I want to make a query that will tell me (historically) the most number of messages a user ever sent in an hour.
So in other words, in any given 1 hour period, what was the most number of messages sent.
Any ideas?
Assuming timestamp to be a DATETIME - otherwise, use FROM_UNIXTIME to convert to a DATETIME...
For a [rolling] count within the last hour:
SELECT COUNT(*) AS cnt
FROM MESSAGES m
WHERE m.timestamp BETWEEN DATE_SUB(NOW(), INTERVAL 1 HOUR)
AND NOW()
GROUP BY m.user
ORDER BY cnt DESC
LIMIT 1
If you want a specific hour, specify the hour:
SELECT COUNT(*) AS cnt
FROM MESSAGES m
WHERE m.timestamp BETWEEN '2011-06-06 14:00:00'
AND '2011-06-06 15:00:00'
GROUP BY m.user
ORDER BY cnt DESC
LIMIT 1
Need more details on table structure etc. but something like:
select date(timestmp), hour(timestmp) , count(*)

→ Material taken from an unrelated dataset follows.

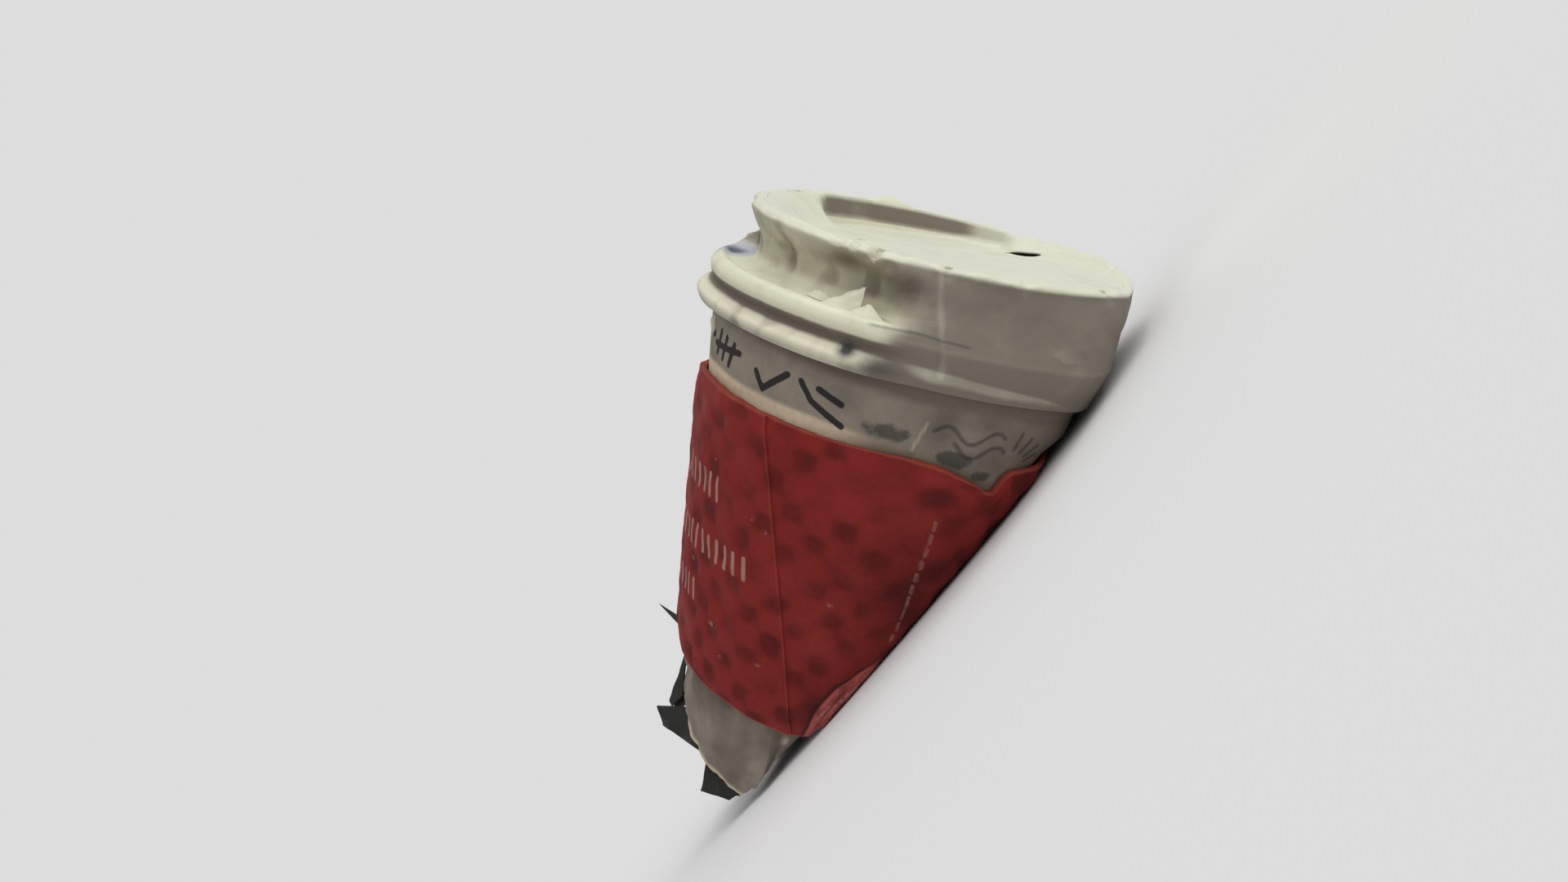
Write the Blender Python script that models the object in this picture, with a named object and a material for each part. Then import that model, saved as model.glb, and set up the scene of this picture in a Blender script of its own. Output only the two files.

from yourtable group by date(timestmp) , hour(timestmp)
order by count(*) DESC
limit 100;
would give you hte desired result.
Something like this should work:
SELECT MAX(PerHr) FROM
(SELECT COUNT(*) AS PerHr FROM messages WHERE msg_uid=?
GROUP BY msg_time/3600) t
I suspect this would be horribly slow, but for an arbitrary historical max hour, something like this might work (downvote me if I'm way off, I'm not a MySQL person):
SELECT base.user, base.time, COUNT(later.time)
FROM messages base
INNER JOIN messages later ON later.time BETWEEN base.time AND DATE_ADD(base.time, INTERVAL 1 HOUR) AND base.user = later.user
WHERE base.user = --{This query will only work for one user}
GROUP BY base.user, base.time
ORDER BY COUNT(later.time) DESC
LIMIT 1